#### What to work on:
All entries must be extracted exactly, with nothing added or dropped.

### Task inputs

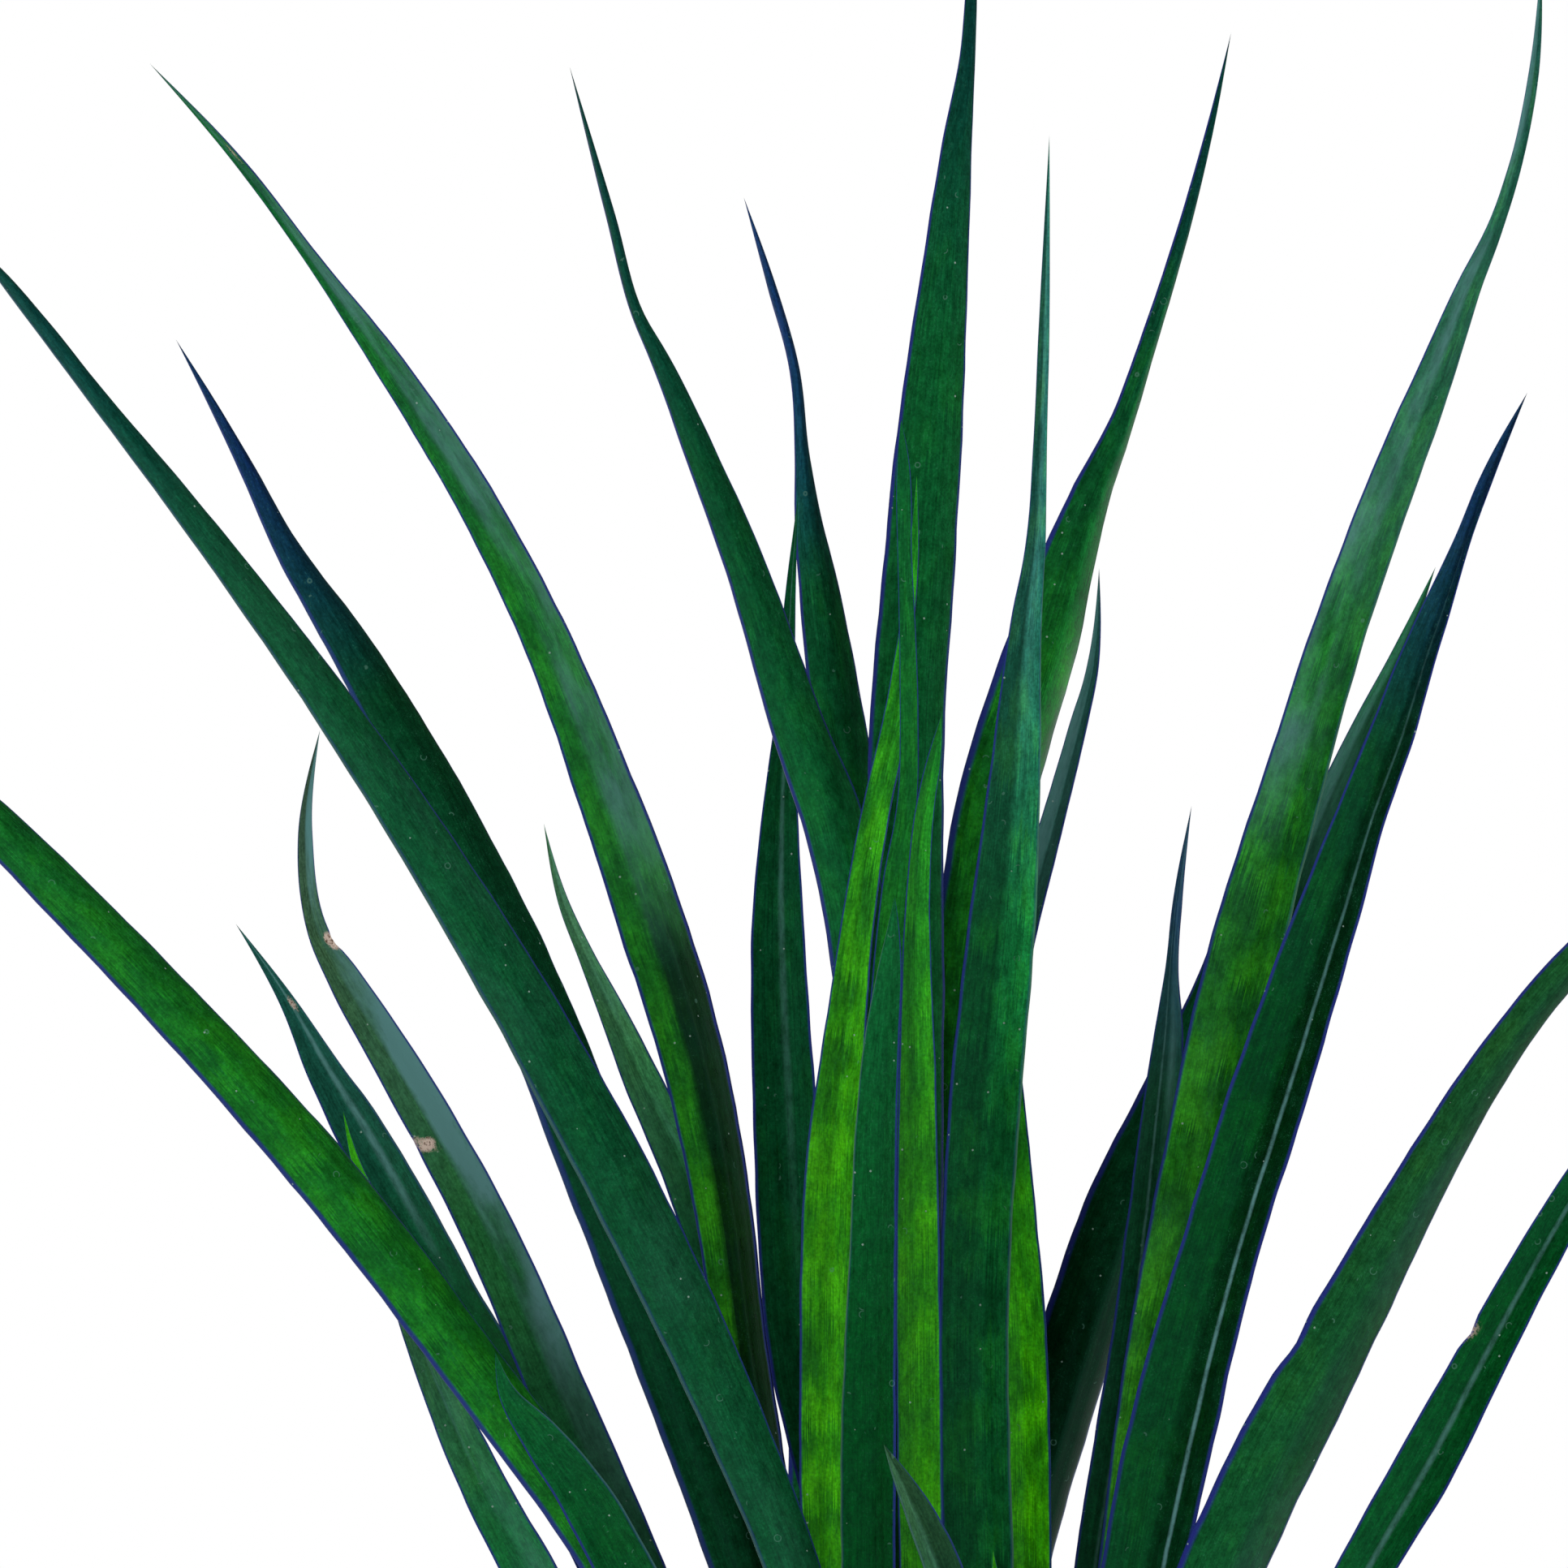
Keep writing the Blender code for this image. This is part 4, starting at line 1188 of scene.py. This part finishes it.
class PLANT_OT_stage(bpy.types.Operator):
    """Make the floor, the lights, the surround and the camera"""

    bl_idname = "plant.stage"
    bl_label = "Make Stage"

    def execute(self, context):
        settings = context.scene.plant_stage
        side, front = settings.side_power, settings.front_power
        make_floor(settings)
        add_softbox("softbox_left", (-2.0, -1.1, 1.3), (0.8, 1.6), side, COOL_LIGHT)
        add_softbox("softbox_right", (2.1, -0.9, 1.2), (0.8, 1.6), side * RIGHT_SHARE, COOL_LIGHT)
        add_softbox("softbox_front", (-0.3, -2.6, 1.9), (1.4, 1.0), front, WARM_LIGHT)
        make_world(settings)
        make_camera(settings)
        context.scene.view_settings.view_transform = "Standard"
        return {"FINISHED"}


# ---- panel and start

class PLANT_PT_panel(bpy.types.Panel):
    """Steps of making the plant, with their settings"""

    bl_idname = "PLANT_PT_panel"
    bl_label = "Potted Snake Plant"
    bl_space_type = "VIEW_3D"
    bl_region_type = "UI"
    bl_category = "Plant"

    def draw(self, context):
        for label, name, _, operators in STEPS:
            box = self.layout.box()
            box.label(text=label)
            settings = getattr(context.scene, name)
            for key in settings.__annotations__:
                box.prop(settings, key)
            for operator in operators:
                box.operator(operator.bl_idname)


STEPS = (
    ("Leaves", "plant_leaves", PLANT_PG_leaves, (PLANT_OT_leaves,)),
    ("Pot", "plant_pot", PLANT_PG_pot, (PLANT_OT_pot,)),
    ("Soil", "plant_soil", PLANT_PG_soil, (PLANT_OT_soil, PLANT_OT_loose_bits)),
    ("Stage", "plant_stage", PLANT_PG_stage, (PLANT_OT_stage,)),
)


def register():
    for _, name, group, operators in STEPS:
        for made in (group, *operators):
            bpy.utils.register_class(made)
        setattr(bpy.types.Scene, name, PointerProperty(type=group))
    bpy.utils.register_class(PLANT_PT_panel)


def unregister():
    bpy.utils.unregister_class(PLANT_PT_panel)
    for _, name, group, operators in reversed(STEPS):
        delattr(bpy.types.Scene, name)
        for made in (*operators, group):
            bpy.utils.unregister_class(made)


def main():
    register()
    bpy.ops.plant.stage()
    bpy.ops.plant.leaves()
    bpy.ops.plant.pot()
    bpy.ops.plant.soil()
    bpy.ops.plant.loose_bits()


if __name__ == "__main__":
    main()
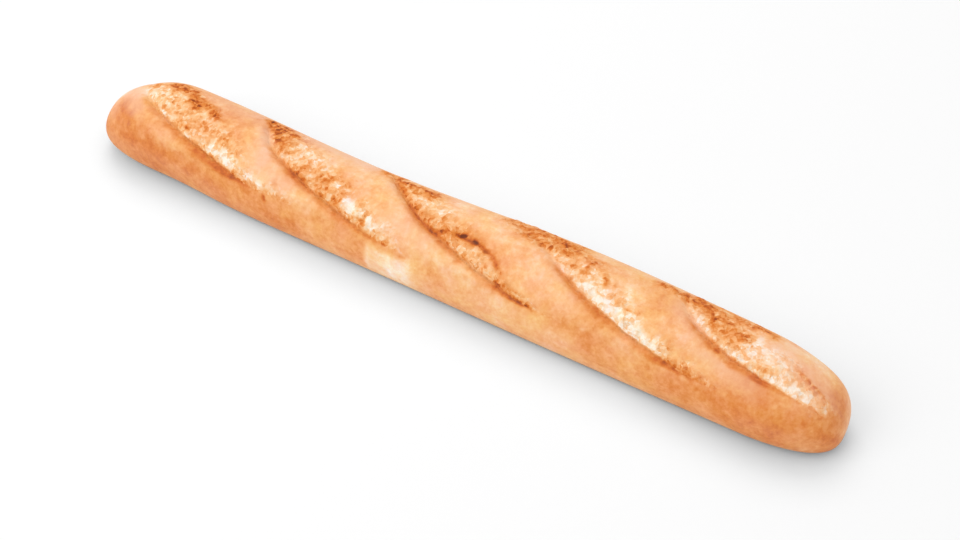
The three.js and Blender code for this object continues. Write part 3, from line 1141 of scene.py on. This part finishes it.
# %% [markdown]
# ## Floor and light
# The loaf lies on white paper under soft studio light. Most of the light comes from all round, from
# the white room itself, so the only real shadow is the narrow one where the loaf touches the paper.
# Two large softboxes add a little direction: one behind lights the crest and the far slope, and one
# in front opens up the near side. Both stand two metres away, so the paper is lit evenly.

# %% Paper on the floor
FLOOR_SIDE = 8
PAPER = 0.9
PAPER_ROUGHNESS = 0.9

bpy.ops.mesh.primitive_plane_add(size=FLOOR_SIDE)
floor = bpy.context.object
floor.name = "floor"
paper = bpy.data.materials.new("white paper")
paper.use_nodes = True
paper_shader = paper.node_tree.nodes["Principled BSDF"]
paper_shader.inputs["Base Color"].default_value = (PAPER, PAPER, PAPER, 1)
paper_shader.inputs["Roughness"].default_value = PAPER_ROUGHNESS
floor.data.materials.append(paper)
print("floor across, m:", floor.dimensions.x)

# %% Light from the room
ROOM_LIGHT = 0.82

world = bpy.data.worlds.new("soft white room")
world.use_nodes = True
world.node_tree.nodes["Background"].inputs["Color"].default_value = (1, 1, 1, 1)
world.node_tree.nodes["Background"].inputs["Strength"].default_value = ROOM_LIGHT
bpy.context.scene.world = world
bpy.context.scene.view_settings.view_transform = "Standard"
print("room light:", ROOM_LIGHT)


# %% Two softboxes
def softbox(name, location, side, watts):
    """A square lamp that faces the middle of the loaf."""
    lamp = bpy.data.objects.new(name, bpy.data.lights.new(name, "AREA"))
    bpy.context.scene.collection.objects.link(lamp)
    lamp.data.shape = "SQUARE"
    lamp.data.size = side
    lamp.data.energy = watts
    lamp.location = location
    lamp.rotation_euler = lamp.location.to_track_quat("Z", "Y").to_euler()


softbox("softbox behind", (-0.7, 0.9, 2.2), side=1.4, watts=11.5)
softbox("softbox in front", (-1.2, -1.7, 1.9), side=1.8, watts=18)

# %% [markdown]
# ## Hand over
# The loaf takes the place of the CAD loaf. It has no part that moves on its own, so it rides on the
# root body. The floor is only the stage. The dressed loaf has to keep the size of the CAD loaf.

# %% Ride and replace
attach(loaf, "root")
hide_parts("loaf")
print("on the root body:", loaf.name)
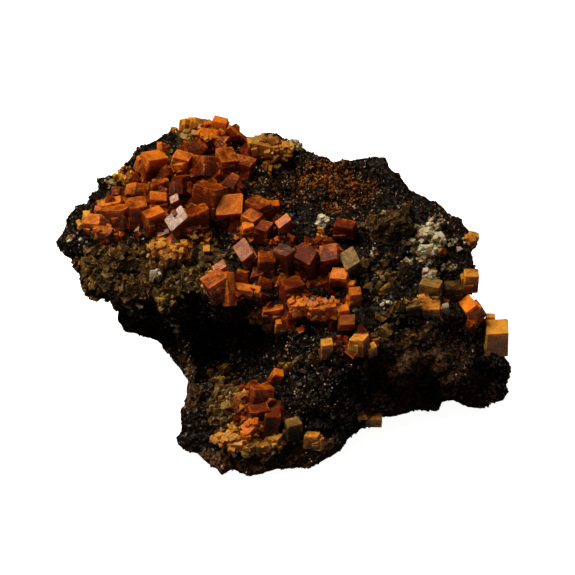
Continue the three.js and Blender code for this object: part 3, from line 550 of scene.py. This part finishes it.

######

#### Exercise response:
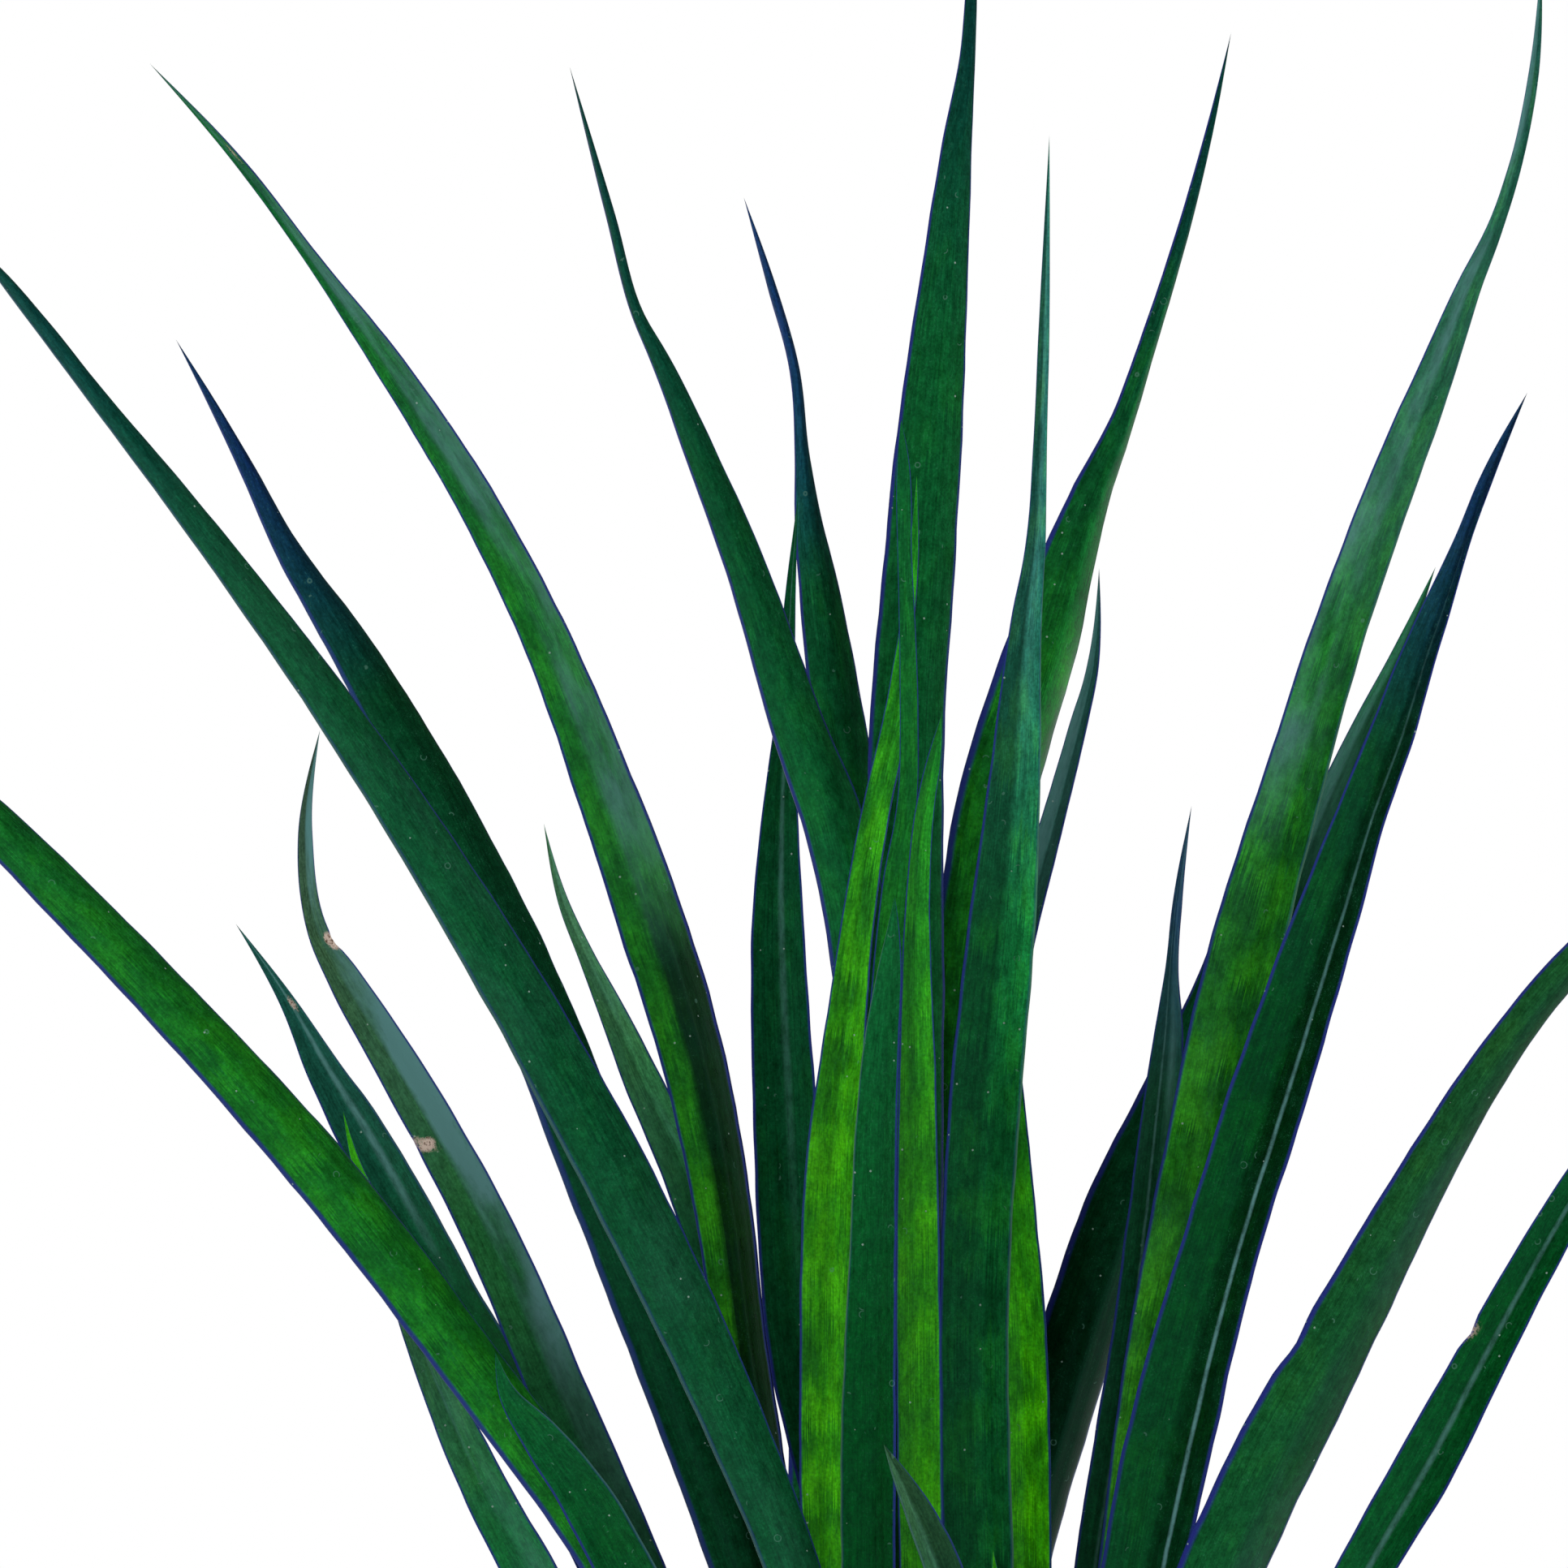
Keep writing the Blender code for this image. This is part 4, starting at line 1188 of scene.py. This part finishes it.
class PLANT_OT_stage(bpy.types.Operator):
    """Make the floor, the lights, the surround and the camera"""

    bl_idname = "plant.stage"
    bl_label = "Make Stage"

    def execute(self, context):
        settings = context.scene.plant_stage
        side, front = settings.side_power, settings.front_power
        make_floor(settings)
        add_softbox("softbox_left", (-2.0, -1.1, 1.3), (0.8, 1.6), side, COOL_LIGHT)
        add_softbox("softbox_right", (2.1, -0.9, 1.2), (0.8, 1.6), side * RIGHT_SHARE, COOL_LIGHT)
        add_softbox("softbox_front", (-0.3, -2.6, 1.9), (1.4, 1.0), front, WARM_LIGHT)
        make_world(settings)
        make_camera(settings)
        context.scene.view_settings.view_transform = "Standard"
        return {"FINISHED"}


# ---- panel and start

class PLANT_PT_panel(bpy.types.Panel):
    """Steps of making the plant, with their settings"""

    bl_idname = "PLANT_PT_panel"
    bl_label = "Potted Snake Plant"
    bl_space_type = "VIEW_3D"
    bl_region_type = "UI"
    bl_category = "Plant"

    def draw(self, context):
        for label, name, _, operators in STEPS:
            box = self.layout.box()
            box.label(text=label)
            settings = getattr(context.scene, name)
            for key in settings.__annotations__:
                box.prop(settings, key)
            for operator in operators:
                box.operator(operator.bl_idname)


STEPS = (
    ("Leaves", "plant_leaves", PLANT_PG_leaves, (PLANT_OT_leaves,)),
    ("Pot", "plant_pot", PLANT_PG_pot, (PLANT_OT_pot,)),
    ("Soil", "plant_soil", PLANT_PG_soil, (PLANT_OT_soil, PLANT_OT_loose_bits)),
    ("Stage", "plant_stage", PLANT_PG_stage, (PLANT_OT_stage,)),
)


def register():
    for _, name, group, operators in STEPS:
        for made in (group, *operators):
            bpy.utils.register_class(made)
        setattr(bpy.types.Scene, name, PointerProperty(type=group))
    bpy.utils.register_class(PLANT_PT_panel)


def unregister():
    bpy.utils.unregister_class(PLANT_PT_panel)
    for _, name, group, operators in reversed(STEPS):
        delattr(bpy.types.Scene, name)
        for made in (*operators, group):
            bpy.utils.unregister_class(made)


def main():
    register()
    bpy.ops.plant.stage()
    bpy.ops.plant.leaves()
    bpy.ops.plant.pot()
    bpy.ops.plant.soil()
    bpy.ops.plant.loose_bits()


if __name__ == "__main__":
    main()
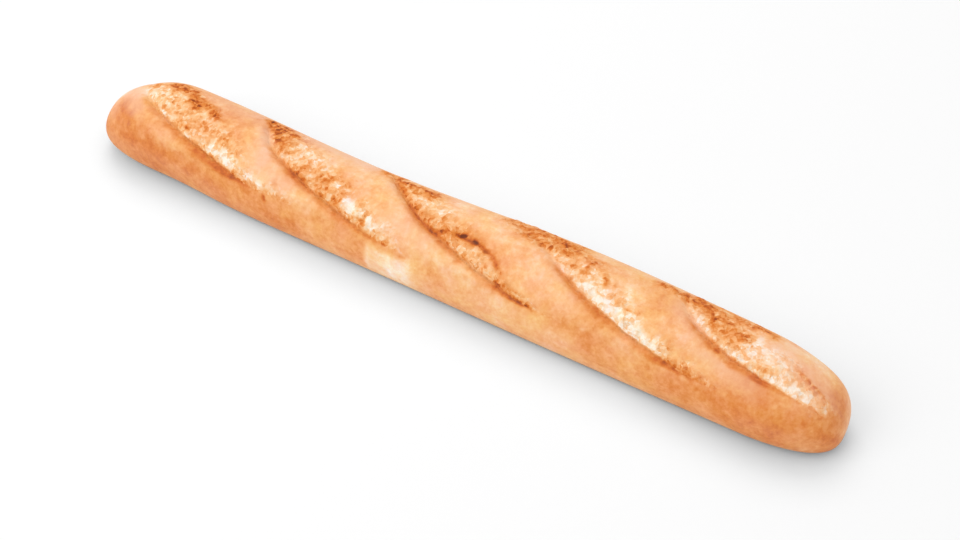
The three.js and Blender code for this object continues. Write part 3, from line 1141 of scene.py on. This part finishes it.
# %% [markdown]
# ## Floor and light
# The loaf lies on white paper under soft studio light. Most of the light comes from all round, from
# the white room itself, so the only real shadow is the narrow one where the loaf touches the paper.
# Two large softboxes add a little direction: one behind lights the crest and the far slope, and one
# in front opens up the near side. Both stand two metres away, so the paper is lit evenly.

# %% Paper on the floor
FLOOR_SIDE = 8
PAPER = 0.9
PAPER_ROUGHNESS = 0.9

bpy.ops.mesh.primitive_plane_add(size=FLOOR_SIDE)
floor = bpy.context.object
floor.name = "floor"
paper = bpy.data.materials.new("white paper")
paper.use_nodes = True
paper_shader = paper.node_tree.nodes["Principled BSDF"]
paper_shader.inputs["Base Color"].default_value = (PAPER, PAPER, PAPER, 1)
paper_shader.inputs["Roughness"].default_value = PAPER_ROUGHNESS
floor.data.materials.append(paper)
print("floor across, m:", floor.dimensions.x)

# %% Light from the room
ROOM_LIGHT = 0.82

world = bpy.data.worlds.new("soft white room")
world.use_nodes = True
world.node_tree.nodes["Background"].inputs["Color"].default_value = (1, 1, 1, 1)
world.node_tree.nodes["Background"].inputs["Strength"].default_value = ROOM_LIGHT
bpy.context.scene.world = world
bpy.context.scene.view_settings.view_transform = "Standard"
print("room light:", ROOM_LIGHT)


# %% Two softboxes
def softbox(name, location, side, watts):
    """A square lamp that faces the middle of the loaf."""
    lamp = bpy.data.objects.new(name, bpy.data.lights.new(name, "AREA"))
    bpy.context.scene.collection.objects.link(lamp)
    lamp.data.shape = "SQUARE"
    lamp.data.size = side
    lamp.data.energy = watts
    lamp.location = location
    lamp.rotation_euler = lamp.location.to_track_quat("Z", "Y").to_euler()


softbox("softbox behind", (-0.7, 0.9, 2.2), side=1.4, watts=11.5)
softbox("softbox in front", (-1.2, -1.7, 1.9), side=1.8, watts=18)

# %% [markdown]
# ## Hand over
# The loaf takes the place of the CAD loaf. It has no part that moves on its own, so it rides on the
# root body. The floor is only the stage. The dressed loaf has to keep the size of the CAD loaf.

# %% Ride and replace
attach(loaf, "root")
hide_parts("loaf")
print("on the root body:", loaf.name)
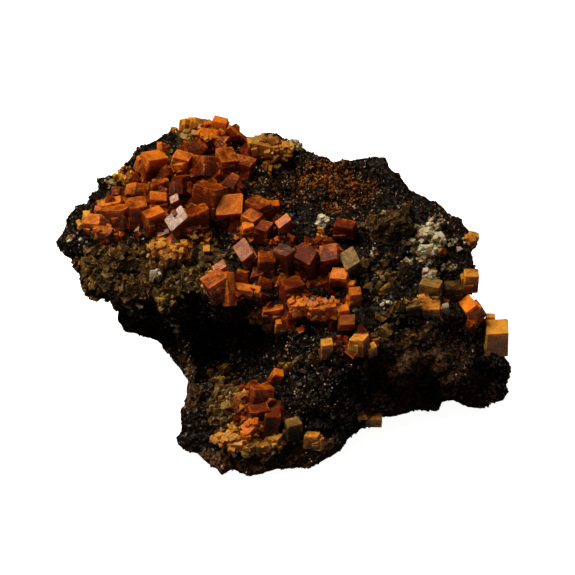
Continue the three.js and Blender code for this object: part 3, from line 550 of scene.py. This part finishes it.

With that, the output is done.